What the task asks >> Beginning at the first line of the data, print each line exactly, stopping after the line that contains "# straight below".

┌──

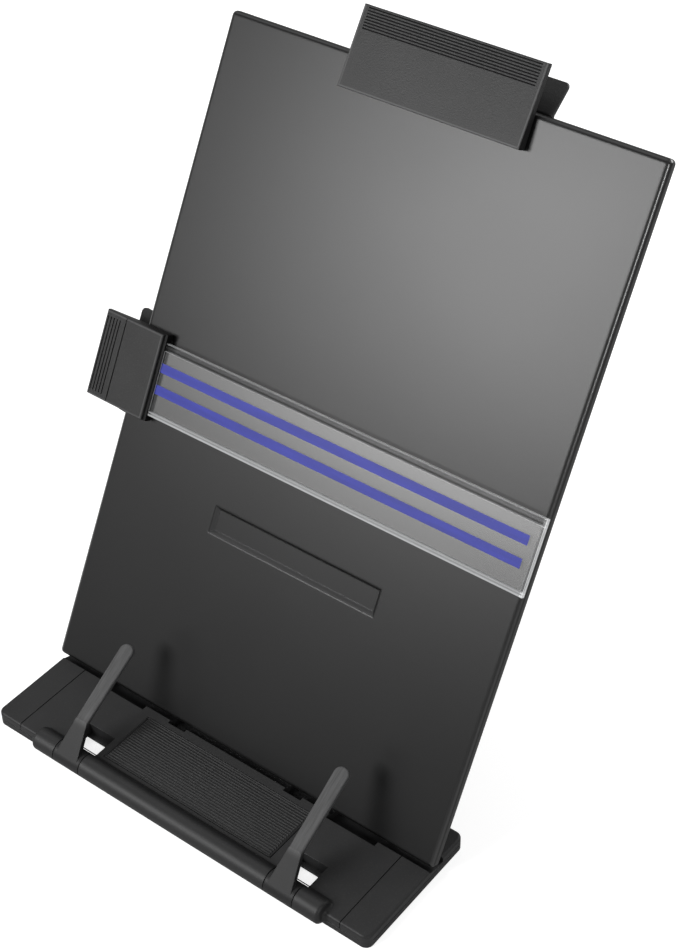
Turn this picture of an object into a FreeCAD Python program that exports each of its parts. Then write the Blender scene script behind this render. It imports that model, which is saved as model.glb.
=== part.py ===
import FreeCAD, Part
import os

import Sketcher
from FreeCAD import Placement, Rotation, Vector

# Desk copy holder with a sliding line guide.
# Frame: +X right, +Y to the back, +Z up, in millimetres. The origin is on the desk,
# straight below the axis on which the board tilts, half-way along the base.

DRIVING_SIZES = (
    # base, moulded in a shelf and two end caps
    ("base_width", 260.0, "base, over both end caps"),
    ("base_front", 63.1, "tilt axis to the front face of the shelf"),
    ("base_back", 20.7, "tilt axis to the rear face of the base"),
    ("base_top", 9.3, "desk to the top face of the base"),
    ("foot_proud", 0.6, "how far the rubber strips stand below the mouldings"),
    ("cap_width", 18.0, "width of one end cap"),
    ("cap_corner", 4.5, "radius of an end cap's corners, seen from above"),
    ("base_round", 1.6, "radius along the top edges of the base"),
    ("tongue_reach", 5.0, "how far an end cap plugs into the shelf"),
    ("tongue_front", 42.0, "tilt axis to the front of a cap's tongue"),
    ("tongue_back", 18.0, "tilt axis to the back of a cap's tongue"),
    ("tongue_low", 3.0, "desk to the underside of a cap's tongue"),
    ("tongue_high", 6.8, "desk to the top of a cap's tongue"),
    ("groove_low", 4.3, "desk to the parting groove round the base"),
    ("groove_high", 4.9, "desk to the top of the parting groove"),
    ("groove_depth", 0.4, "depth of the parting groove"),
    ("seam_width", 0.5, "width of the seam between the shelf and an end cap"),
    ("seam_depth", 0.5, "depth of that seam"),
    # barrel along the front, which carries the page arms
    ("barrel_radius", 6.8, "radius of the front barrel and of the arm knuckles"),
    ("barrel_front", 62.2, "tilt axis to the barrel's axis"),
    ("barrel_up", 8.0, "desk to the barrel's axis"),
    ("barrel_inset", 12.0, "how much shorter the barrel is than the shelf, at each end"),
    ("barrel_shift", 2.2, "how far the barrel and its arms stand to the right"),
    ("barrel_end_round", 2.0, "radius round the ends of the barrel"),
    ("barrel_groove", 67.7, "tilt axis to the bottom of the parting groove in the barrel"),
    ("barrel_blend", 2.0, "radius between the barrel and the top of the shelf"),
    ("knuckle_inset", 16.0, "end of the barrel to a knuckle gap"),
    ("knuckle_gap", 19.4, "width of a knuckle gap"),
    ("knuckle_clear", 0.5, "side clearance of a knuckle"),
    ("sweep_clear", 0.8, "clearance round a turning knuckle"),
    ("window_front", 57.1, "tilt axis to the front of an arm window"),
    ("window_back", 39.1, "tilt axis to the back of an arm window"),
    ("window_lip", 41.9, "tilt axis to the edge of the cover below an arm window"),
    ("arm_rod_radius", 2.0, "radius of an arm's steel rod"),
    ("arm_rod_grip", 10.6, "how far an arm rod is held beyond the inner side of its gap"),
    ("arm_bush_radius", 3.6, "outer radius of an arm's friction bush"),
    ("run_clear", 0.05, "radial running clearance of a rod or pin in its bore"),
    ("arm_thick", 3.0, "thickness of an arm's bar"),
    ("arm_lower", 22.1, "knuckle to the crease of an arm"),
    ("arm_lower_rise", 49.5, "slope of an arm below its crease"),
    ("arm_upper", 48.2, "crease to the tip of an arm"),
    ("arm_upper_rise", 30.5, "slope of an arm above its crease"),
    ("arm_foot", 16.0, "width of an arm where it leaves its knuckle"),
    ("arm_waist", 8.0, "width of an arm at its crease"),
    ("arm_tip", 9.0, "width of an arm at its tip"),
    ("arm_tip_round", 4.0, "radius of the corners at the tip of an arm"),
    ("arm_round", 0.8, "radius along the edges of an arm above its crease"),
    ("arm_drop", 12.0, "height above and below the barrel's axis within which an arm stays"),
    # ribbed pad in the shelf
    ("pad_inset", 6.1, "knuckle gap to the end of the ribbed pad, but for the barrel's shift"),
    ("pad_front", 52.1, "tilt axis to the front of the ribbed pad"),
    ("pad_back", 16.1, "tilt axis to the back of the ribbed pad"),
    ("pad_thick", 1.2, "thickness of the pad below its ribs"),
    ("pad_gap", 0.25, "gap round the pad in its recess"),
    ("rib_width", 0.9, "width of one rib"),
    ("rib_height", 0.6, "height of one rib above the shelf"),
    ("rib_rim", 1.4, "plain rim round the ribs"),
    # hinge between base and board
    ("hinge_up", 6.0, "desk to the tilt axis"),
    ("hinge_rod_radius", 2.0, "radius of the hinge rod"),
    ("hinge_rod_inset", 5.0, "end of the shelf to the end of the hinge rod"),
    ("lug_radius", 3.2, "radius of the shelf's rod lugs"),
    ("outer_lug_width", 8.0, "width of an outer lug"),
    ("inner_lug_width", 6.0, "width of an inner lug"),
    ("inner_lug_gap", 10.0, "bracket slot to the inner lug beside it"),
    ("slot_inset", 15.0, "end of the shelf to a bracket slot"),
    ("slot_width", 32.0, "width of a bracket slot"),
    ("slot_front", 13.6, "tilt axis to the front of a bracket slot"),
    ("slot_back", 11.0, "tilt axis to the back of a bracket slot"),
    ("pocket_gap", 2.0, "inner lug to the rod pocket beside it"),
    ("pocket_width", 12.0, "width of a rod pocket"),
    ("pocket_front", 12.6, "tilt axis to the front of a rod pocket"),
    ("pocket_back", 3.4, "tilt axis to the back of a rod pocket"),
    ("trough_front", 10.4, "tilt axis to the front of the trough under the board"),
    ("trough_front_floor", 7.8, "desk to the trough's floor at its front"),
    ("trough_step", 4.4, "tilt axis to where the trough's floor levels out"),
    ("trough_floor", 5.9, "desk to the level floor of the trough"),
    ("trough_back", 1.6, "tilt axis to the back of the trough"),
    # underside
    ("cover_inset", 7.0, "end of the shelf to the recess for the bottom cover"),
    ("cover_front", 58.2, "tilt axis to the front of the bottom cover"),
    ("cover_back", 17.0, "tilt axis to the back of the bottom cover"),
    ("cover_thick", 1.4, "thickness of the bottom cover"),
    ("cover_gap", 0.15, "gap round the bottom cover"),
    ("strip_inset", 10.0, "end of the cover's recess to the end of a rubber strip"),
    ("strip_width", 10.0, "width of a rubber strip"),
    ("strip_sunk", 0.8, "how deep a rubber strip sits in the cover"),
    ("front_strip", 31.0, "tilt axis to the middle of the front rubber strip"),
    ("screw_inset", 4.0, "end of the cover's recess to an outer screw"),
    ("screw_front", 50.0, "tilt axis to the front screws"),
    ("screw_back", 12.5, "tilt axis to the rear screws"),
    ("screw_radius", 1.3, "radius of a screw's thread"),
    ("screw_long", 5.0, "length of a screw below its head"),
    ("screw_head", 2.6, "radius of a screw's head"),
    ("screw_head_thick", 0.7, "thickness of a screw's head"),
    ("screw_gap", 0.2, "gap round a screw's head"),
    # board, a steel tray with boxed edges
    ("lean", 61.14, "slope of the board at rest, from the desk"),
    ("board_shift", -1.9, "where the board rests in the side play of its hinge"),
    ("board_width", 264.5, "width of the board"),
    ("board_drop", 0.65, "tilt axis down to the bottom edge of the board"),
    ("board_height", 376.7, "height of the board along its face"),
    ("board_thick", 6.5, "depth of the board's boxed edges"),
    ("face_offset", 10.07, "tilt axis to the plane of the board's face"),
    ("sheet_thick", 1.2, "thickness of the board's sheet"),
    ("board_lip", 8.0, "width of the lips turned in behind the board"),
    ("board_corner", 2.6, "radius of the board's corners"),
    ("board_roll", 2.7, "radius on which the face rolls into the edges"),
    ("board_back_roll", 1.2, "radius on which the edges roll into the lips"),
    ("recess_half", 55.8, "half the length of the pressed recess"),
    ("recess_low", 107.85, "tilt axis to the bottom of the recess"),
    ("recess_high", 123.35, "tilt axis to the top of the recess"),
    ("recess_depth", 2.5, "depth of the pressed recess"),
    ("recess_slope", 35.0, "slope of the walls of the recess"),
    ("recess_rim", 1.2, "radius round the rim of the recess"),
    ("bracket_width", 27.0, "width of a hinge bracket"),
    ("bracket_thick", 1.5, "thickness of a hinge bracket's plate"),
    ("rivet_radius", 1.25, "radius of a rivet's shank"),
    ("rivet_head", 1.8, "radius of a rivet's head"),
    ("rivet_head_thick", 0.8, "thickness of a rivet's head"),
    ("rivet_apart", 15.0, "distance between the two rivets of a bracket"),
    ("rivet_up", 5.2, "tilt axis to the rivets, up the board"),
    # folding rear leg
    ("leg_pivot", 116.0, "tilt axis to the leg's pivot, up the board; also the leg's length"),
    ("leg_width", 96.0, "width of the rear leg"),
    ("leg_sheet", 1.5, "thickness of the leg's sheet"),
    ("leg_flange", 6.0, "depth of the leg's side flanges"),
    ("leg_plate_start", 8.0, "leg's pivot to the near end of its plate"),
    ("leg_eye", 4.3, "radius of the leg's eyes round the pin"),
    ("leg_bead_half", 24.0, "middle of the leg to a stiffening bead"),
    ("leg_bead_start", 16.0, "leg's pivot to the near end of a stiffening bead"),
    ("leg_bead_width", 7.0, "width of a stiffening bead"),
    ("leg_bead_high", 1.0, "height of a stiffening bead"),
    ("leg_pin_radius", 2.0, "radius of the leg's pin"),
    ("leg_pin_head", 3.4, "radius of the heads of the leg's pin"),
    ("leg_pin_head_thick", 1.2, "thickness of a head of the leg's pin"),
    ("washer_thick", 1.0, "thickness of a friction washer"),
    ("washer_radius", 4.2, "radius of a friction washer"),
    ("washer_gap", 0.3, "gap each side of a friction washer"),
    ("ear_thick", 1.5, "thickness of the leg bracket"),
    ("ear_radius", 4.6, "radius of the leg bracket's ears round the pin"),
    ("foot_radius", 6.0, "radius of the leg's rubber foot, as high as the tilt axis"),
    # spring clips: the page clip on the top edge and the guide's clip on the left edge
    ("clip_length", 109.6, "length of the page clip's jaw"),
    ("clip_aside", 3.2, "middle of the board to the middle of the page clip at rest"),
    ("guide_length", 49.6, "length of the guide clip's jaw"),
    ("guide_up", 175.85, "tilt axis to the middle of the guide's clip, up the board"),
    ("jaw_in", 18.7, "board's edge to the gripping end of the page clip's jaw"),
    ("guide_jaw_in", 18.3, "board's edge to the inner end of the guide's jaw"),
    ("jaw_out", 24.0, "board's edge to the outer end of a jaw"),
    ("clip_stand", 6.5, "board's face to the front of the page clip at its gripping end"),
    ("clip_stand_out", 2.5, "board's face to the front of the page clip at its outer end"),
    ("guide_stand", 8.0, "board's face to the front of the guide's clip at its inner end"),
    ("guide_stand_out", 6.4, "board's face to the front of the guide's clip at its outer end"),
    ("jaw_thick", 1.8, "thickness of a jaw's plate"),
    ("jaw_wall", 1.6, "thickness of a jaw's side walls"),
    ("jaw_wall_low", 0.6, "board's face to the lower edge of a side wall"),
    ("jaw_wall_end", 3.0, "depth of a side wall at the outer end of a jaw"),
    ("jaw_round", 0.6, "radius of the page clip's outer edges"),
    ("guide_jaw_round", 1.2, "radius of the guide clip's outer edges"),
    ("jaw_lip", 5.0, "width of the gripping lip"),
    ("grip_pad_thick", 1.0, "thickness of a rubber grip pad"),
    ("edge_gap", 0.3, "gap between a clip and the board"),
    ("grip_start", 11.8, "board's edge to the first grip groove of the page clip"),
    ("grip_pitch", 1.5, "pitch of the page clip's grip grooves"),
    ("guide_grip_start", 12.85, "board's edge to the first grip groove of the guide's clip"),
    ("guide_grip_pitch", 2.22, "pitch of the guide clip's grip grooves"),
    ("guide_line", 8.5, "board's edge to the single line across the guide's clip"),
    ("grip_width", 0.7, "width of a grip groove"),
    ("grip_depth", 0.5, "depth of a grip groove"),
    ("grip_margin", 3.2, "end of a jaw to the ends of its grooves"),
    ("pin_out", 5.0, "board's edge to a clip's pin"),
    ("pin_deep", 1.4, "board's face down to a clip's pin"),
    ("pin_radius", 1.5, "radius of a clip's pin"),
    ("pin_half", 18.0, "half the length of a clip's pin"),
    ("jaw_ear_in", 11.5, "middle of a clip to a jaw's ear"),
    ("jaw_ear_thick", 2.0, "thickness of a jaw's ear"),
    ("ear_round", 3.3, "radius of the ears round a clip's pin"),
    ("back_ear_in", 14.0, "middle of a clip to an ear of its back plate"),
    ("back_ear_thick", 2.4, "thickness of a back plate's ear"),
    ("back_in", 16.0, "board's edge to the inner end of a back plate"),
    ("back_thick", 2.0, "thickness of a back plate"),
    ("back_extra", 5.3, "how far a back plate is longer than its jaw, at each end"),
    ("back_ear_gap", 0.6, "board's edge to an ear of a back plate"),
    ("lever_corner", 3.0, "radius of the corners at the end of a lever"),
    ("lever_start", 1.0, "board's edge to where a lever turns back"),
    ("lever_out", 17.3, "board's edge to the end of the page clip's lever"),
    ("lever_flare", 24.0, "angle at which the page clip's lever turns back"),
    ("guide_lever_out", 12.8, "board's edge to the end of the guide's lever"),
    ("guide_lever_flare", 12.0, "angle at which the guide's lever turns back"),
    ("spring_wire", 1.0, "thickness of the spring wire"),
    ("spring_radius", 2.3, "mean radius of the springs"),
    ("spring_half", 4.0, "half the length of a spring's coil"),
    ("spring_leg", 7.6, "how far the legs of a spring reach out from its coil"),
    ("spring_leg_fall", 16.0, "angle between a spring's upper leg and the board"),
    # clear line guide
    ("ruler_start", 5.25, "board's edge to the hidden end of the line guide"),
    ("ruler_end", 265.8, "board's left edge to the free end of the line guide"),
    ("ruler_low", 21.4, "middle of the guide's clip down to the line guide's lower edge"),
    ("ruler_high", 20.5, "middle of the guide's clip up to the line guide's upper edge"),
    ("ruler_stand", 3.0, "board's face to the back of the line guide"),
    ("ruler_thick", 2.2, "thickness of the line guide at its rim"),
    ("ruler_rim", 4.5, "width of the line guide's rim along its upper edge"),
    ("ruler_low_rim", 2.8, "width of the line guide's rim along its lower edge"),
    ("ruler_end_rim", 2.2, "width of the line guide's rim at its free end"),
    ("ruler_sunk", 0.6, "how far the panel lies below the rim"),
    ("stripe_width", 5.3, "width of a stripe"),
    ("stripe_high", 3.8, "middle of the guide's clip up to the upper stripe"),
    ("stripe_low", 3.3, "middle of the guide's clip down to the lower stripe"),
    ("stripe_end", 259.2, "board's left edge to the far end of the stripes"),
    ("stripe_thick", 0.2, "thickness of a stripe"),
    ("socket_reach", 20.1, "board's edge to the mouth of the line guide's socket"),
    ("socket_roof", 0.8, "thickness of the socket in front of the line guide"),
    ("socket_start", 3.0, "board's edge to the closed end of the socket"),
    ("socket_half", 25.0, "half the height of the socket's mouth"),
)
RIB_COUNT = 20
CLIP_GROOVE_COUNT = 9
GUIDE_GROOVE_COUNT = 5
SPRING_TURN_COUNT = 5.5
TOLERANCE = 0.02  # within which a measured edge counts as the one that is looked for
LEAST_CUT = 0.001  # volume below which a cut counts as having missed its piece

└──

Expected output >>
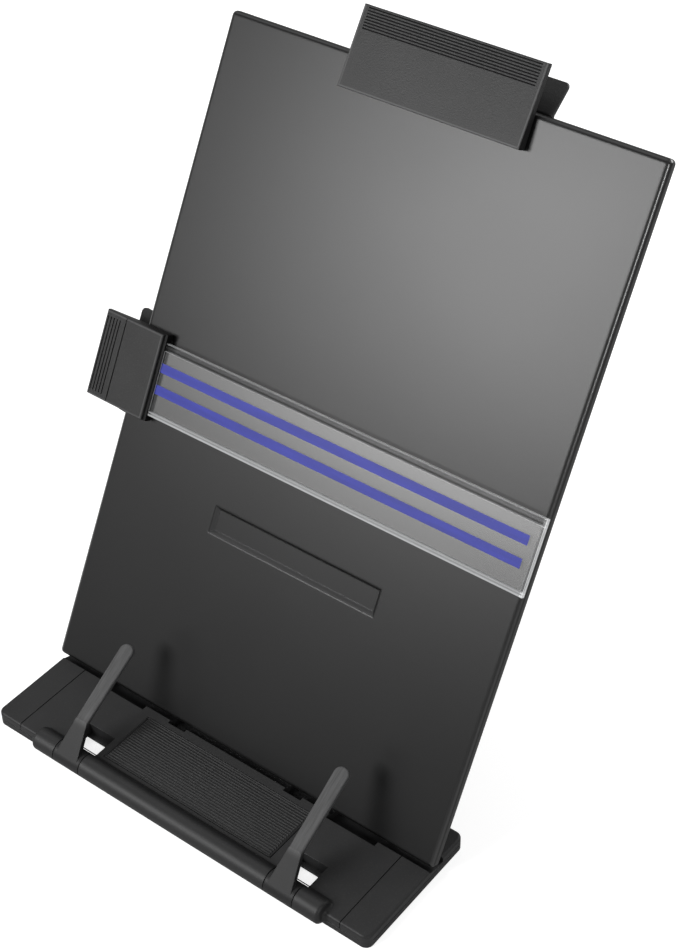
Turn this picture of an object into a FreeCAD Python program that exports each of its parts. Then write the Blender scene script behind this render. It imports that model, which is saved as model.glb.
=== part.py ===
import FreeCAD, Part
import os

import Sketcher
from FreeCAD import Placement, Rotation, Vector

# Desk copy holder with a sliding line guide.
# Frame: +X right, +Y to the back, +Z up, in millimetres. The origin is on the desk,
# straight below the axis on which the board tilts, half-way along the base.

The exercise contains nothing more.